How to Eliminate Time Sucking, Tire Kicking, Penny Pinching Clients While Providing Endless Value to Your Ideal Clients


Many business owners fall into the trap of thinking everyone in the world is their potential client. As an entrepreneur and business owner you are considered a problem solver. People pay money to satisfy a need, feel better or to solve a problem.  It is up to you to demonstrate how your product or service will provide such a solution to your customers. But how could you possibly satisfy a need, solve problems or make EVERYONE in the world feel better?  The truth is, you can’t.

A 36-year-old, wife and mother, corporate executive living in Wyoming is going to have a different set of needs than a single, male, college-aged dog groomer who resides in New York. A restaurant owner in Florida will have a different set of concerns than an accountant in Texas.

Let’s say you provide bookkeeping services to small business owners. If you are not specific enough, you may waste time and money marketing to the solo small business owner who may not see the need or yet have the budget for such a service. Marketing to a large company that probably has such a person on staff wouldn’t be your market either.  Instead focusing on a mid size business with the budget and the need would be more beneficial.

If you develop laser focus when identifying your ideal client, you can come up with innovative and exciting ways to provide exceptional value making you irreplaceable. This allows you to get paid what you are worth, spend less time and money on ineffective marketing, increase customer retention and help you stand out from your competition. More importantly, the time attracting the wrong clients will diminish.

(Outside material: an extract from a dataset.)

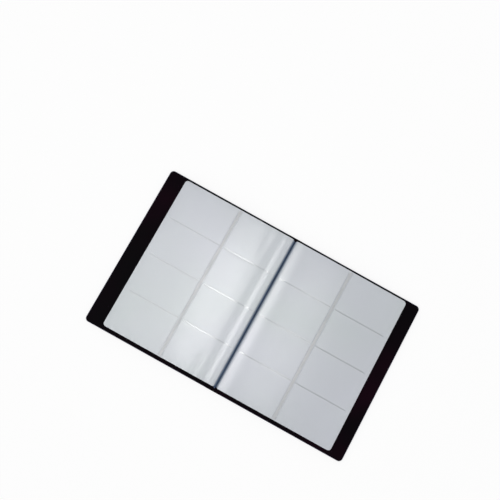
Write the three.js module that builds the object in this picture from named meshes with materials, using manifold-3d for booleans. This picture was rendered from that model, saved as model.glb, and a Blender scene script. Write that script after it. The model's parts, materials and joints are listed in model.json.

To attract your ideal clients, you have to have a keen sense as to who they are and the problems or issues they experience. When you can explain how your product or service will solve their problems or make their life easier in their language, you will attract more ideal clients.

Examples of focused ideal client statements:

General:  I provide virtual assisting services to small businesses.
Focused: I provide virtual assisting services to real estate agents in the San Francisco Bay Area that sell 7 to 25 homes annually.

General: I provide consulting to women entrepreneurs.
Focused:  I provide business consulting for women age 35-43 that are transitioning from corporate America to starting their business.

Take some quiet time and brainstorm:

    • Who is your ideal client?
    • How old is your ideal customer? (I encourage you to keep this within a 5 to 10 year time frame.  Are you the same person at 40 as you were at 20 or 30? Exactly, neither is your client.)
    • Where does your client live, work or spend their free time?
    • Who is your product/service best suited for?
    • What is your client’s ability to pay for your product or service?
    • Imagine what set of circumstance would create a great day for your ideal customer? What would create a bad day? How could your product or service help?

If answering these questions make you sweat or get a little antsy, consider asking your customers to answer similar questions in an email or customer survey.  There is nothing wrong with going straight to the source.